I've developed a method for motif sequence search, and I'm trying to find a method to compare it with, because reviewers like to see how your method compares with what is out there. However, I am having some difficulty in finding such a method. To be clear, this is not a de novo motif discovery method, but is related. Here are more details about what I have done.
I'm analyzed two RSS data sets, each of which is a collection of RSS sequences. The fasta files for these data sets are at http://www.itb.cnr.it/rss/stats/MM12RSS.fasta">mouse 12 RSS.
The main purpose of the analysis is to predict whether sequences not in this family belong to the family. So, I used a cross-validation method. I divided each data set into 5 parts, and used 4 of the five parts as a training set in turn. (The number 5 here is a bit arbitrary, but since I wanted to include the results per training set, I didn't want the number to be too large.) After fitting a model to the training set, I then used this model for prediction as follows.
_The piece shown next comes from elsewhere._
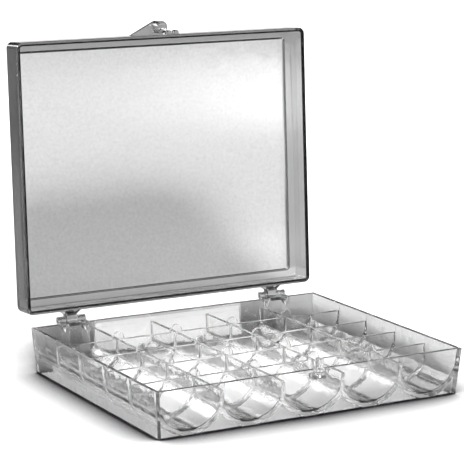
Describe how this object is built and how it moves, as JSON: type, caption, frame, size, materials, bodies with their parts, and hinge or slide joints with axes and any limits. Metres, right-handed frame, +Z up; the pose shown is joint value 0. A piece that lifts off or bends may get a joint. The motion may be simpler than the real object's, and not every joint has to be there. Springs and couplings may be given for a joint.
{
  "type": "bobbin box",
  "caption": "Clear hinged bobbin box, lid open, with a grid of round-bottomed cells, snap peg and finger tab.",
  "frame": {"origin": "middle of the tray's underside, on the flat foot line of the middle trough", "axes": "+X to the right, +Y from the catch to the hinge, +Z up out of the cells"},
  "size_m": [0.124, 0.1277, 0.1281],
  "materials": {
    "clear_tray": "clear crystal polystyrene, polished",
    "clear_lid": "clear crystal polystyrene, polished",
    "label_paper": "blank white paper, matt"
  },
  "bodies": {
    "tray": {"tray_walls": "clear_tray", "trough_floor": "clear_tray", "column_walls": "clear_tray", "row_dividers": "clear_tray", "crossing_tabs": "clear_tray", "left_hinge_ears": "clear_tray", "right_hinge_ears": "clear_tray", "catch_peg": "clear_tray", "back_label": "label_paper"},
    "lid": {"lid_shell": "clear_lid", "left_hinge_lug": "clear_lid", "right_hinge_lug": "clear_lid", "finger_tab": "clear_lid"}
  },
  "joints": [
    {"name": "lid_hinge", "type": "hinge", "parent": "tray", "child": "lid", "pos_m": [0, 0.0544, 0.0177], "axis": [1, 0, 0], "range_deg": [0, 93.6]}
  ]
}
The RSS data set is contained in gene segments, typically one or two RSS per gene segment. The gene segments are often much larger than the RSS. These are 12RSS, so each RSS is of length 28. I took all the gene segments I could find that contained an RSS, and selected from them all contiguous sequences of length 28. The current total number of these sequences is 449905 for one, and 624400 for the other. The corresponding number of RSS is 118 and 201. Note that these sets did not necessarily contain all distinct values.
I then used the model derived from the training set to calculate pvalues for all these approx 500,000 sequences, omitting the RSS sequences that were in the training set. (I'm leaving out some details here, but I don't think it is important how exactly I calculated the values.)
Then I ranked the sequences by order of decreasing pvalues. The hope was that the remaining RSS sequences would rank highly in this ranking, and in the event they did.
Now, I'd like to find an algorithm which is already implemented in software, which can perform a similar procedure in a reasonable amount of time, so I can compare the results. Please let me know if you know of any such thing. Thanks.